Bangsa yang satu, tanah air yang satu, mestinya juga punya satu kesatuan bahasa dan pemahaman bahwa seluruh rakyat mempunya hak daulat atas tanah air Indonesia, sehingga eksploitasi terhadap sumber daya alam (SDA) harus diikendalikan dan hasil bumi juga dapat dinikmati oleh segenap rakyat. Tambang emas, batubara, nikel, dan lainnya di beberapa daerah juga mestinya menjadikan penduduk sekitar hidup makmur dan berkecukupan dan tidak hanya menjadi pelengkap penderita sebagaimana yang terjadi selama ini.  Peristiwa pendudukan tambang Freeport di Papua mestinya dijadikan titik evaluasi menyeluruh atas kebijakan pengelolaan SDA oleh pemilik modal,  agar memperhatikan aspek keadilan terhadap kompensasi yang didapat karyawan dan juga hak mendapatkan bagian kemakmuran buat penduduk. Pemilik modal selama ini telah mendapatkan bagian keuntungan terlalu besar dalam bagi hasil dengan negara dan warga lokal.
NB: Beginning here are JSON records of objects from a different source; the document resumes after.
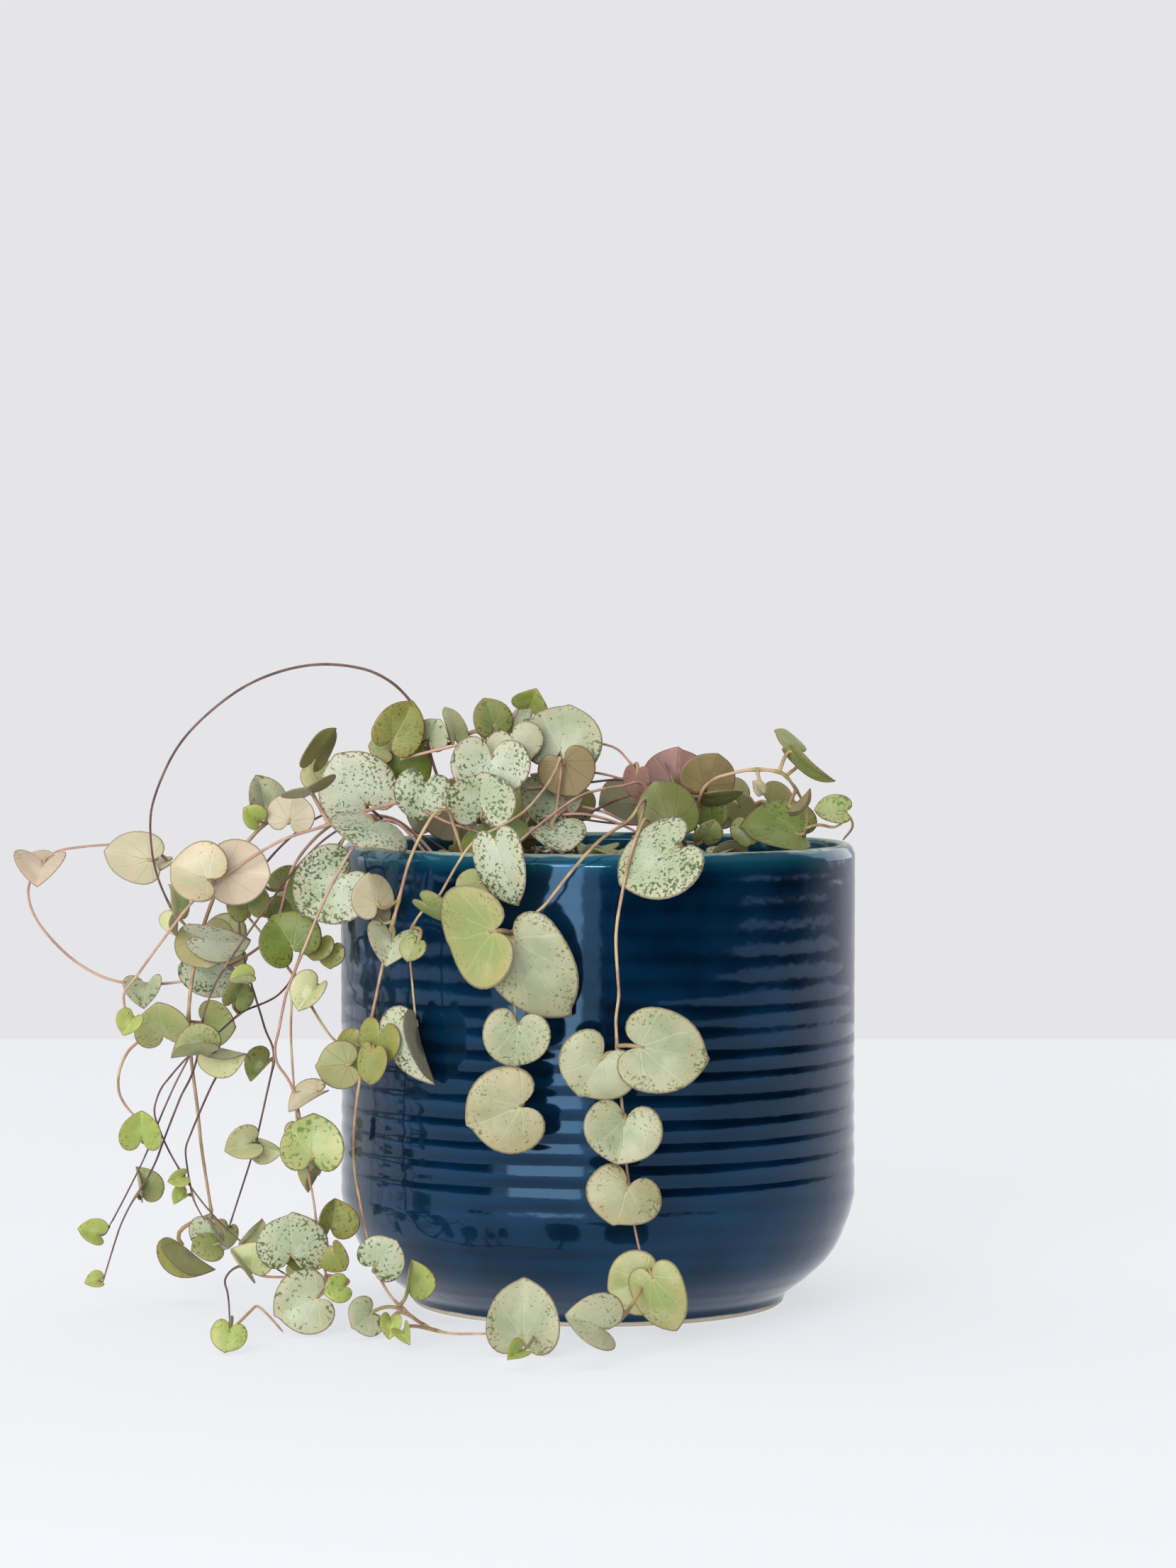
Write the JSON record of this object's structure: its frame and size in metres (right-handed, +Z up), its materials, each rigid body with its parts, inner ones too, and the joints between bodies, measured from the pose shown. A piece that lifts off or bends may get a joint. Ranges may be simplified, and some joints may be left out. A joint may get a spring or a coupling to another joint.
{
  "type": "string of hearts plant in a pot",
  "caption": "Trailing houseplant with thin stems and small heart-shaped silver-green leaves, standing in the soil of a round glazed pot.",
  "frame": {"origin": "middle of the pot's foot, on the surface it stands on", "axes": "+Z up; -Y towards the viewer of the picture; the plant trails to -X"},
  "size_m": [0.2124, 0.1931, 0.1616],
  "materials": {
    "glaze": "glossy deep blue glaze",
    "soil": "dark crumbly potting soil",
    "foliage": "succulent leaves, silver and green, on brown stems"
  },
  "bodies": {
    "root": {"pot": "glaze", "soil": "soil", "vine_arch": "foliage", "vine_far_loop": "foliage", "vine_low_left": "foliage", "vine_thick": "foliage", "vine_two_tails": "foliage", "vine_dark_long": "foliage", "vine_butterfly": "foliage", "vine_inner_left": "foliage", "vine_star": "foliage", "vine_front_long": "foliage", "vine_front_short": "foliage", "vine_over_rim": "foliage", "vine_front_pair": "foliage", "vine_front_tail": "foliage", "vine_right": "foliage", "vine_crown_left": "foliage", "vine_crown_high": "foliage", "vine_crown_middle": "foliage", "vine_crown_right": "foliage", "vine_crown_front": "foliage", "vine_behind_1": "foliage", "vine_behind_2": "foliage", "vine_behind_3": "foliage", "vine_behind_4": "foliage"}
  },
  "joints": []
}
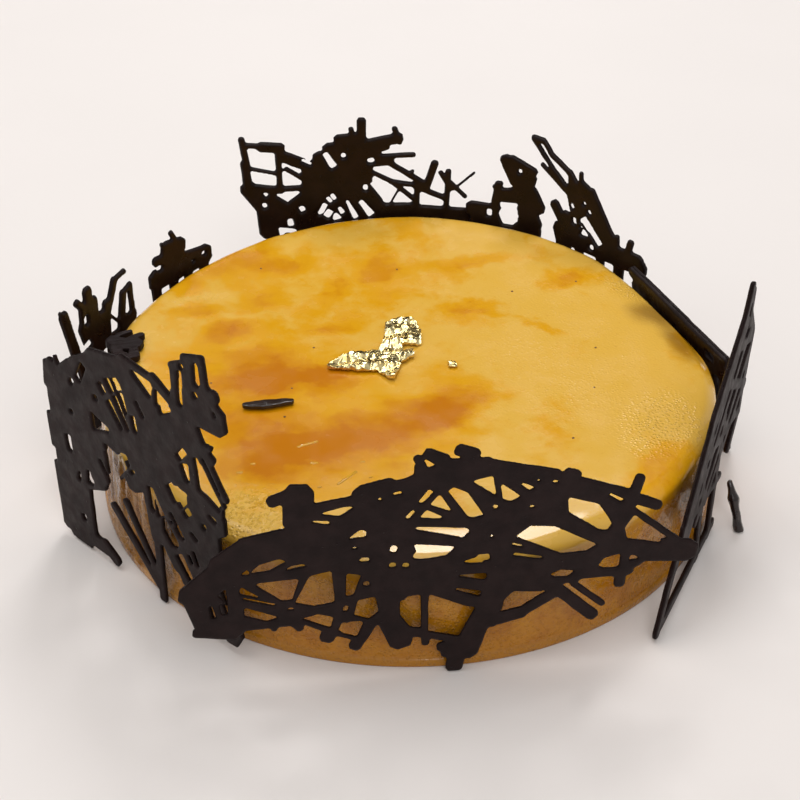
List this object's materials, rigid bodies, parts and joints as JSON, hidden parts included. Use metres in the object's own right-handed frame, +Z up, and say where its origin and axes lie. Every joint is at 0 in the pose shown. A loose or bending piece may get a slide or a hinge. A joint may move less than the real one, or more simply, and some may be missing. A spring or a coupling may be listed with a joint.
{
  "type": "glazed mousse cake",
  "caption": "Low round mousse cake with a mirror glaze, ringed by broken upright panels of chocolate lattice, with gold leaf on top.",
  "frame": {"origin": "centre of the cake's underside", "axes": "+Z up, -Y towards the front of the picture"},
  "size_m": [0.2455, 0.2355, 0.1094],
  "materials": {
    "cake": "amber and cream mirror glaze, wet gloss",
    "chocolate": "dark chocolate, satin outside and glossy inside",
    "gold": "crumpled edible gold leaf"
  },
  "bodies": {
    "root": {"cake": "cake", "lattice_front": "chocolate", "lattice_left": "chocolate", "lattice_left_rear": "chocolate", "lattice_back_left": "chocolate", "lattice_back": "chocolate", "lattice_back_flake": "chocolate", "lattice_back_right": "chocolate", "lattice_right_rear": "chocolate", "lattice_right": "chocolate", "right_splinter": "chocolate", "rim_twigs": "chocolate", "chocolate_shard": "chocolate", "gold_leaf": "gold", "gold_fleck": "gold"}
  },
  "joints": []
}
Sumpah Pemuda juga harus memaknai arti perjuangan kaum muda belia dipedalaman sebuah propinsi ketika berjuang setiap pagi buta demi dapat masuk sekolah dengan berenang menyeberangi sungai dan semak. Setiap malam belajar hanya dengan cahaya pelita tanpa ketersediaan listrik.  Sumpah Pemuda juga mestinya melihat perjuangan para dai muda di semua pelosok daerah di Indonesia guna membangun masyarakat pedalaman yang beragama dan beradab, dengan membangun sekolah-sekolah agama darurat tanpa modal sedikitpun dan tanpa menerima gaji bulanan. Semuanya dilakukan dengan ikhlas dan penuh pengorbanan.

Melihat juga dengan mata hati cara hidup pemulung-pemulung muda dan buruh-buruh bangunan muda di ibukota agar dapat membeli nasi warteg lima ribuan rupiah. Untuk pulang kampung menengok anak istri harus terlebih dahulu mengumpulkan botol-botol plastik bekas Aqua.  Belum lagi kaum muda buruh pabrik, kaum muda yang terpaksa menerima undangan lembaga peneliti atau pendidikan asing di luar negeri karena negara tidak mempunyai goodwill dalam memberikan penghargaan yang layak dan pantas bagi kaum muda berotak jenius, kaum muda guru honorer yang menjerit minta diakui sebagai bagian dari tenaga pengajar nasional, kaum muda yang terpaksa bekerja sebagai debt collector dengan resiko terbunuh karena kelangkaan lapangan kerja, kaum muda yang celaka karena sibuk berkumpul dipojok-pojok gang sempit menikmati narkoba dan ikut tawuran antar kampung, sebagai bentuk dari frustrasi sosial, juga kaum muda yang masuk penjara karena mencopet, merampok, dan membunuh.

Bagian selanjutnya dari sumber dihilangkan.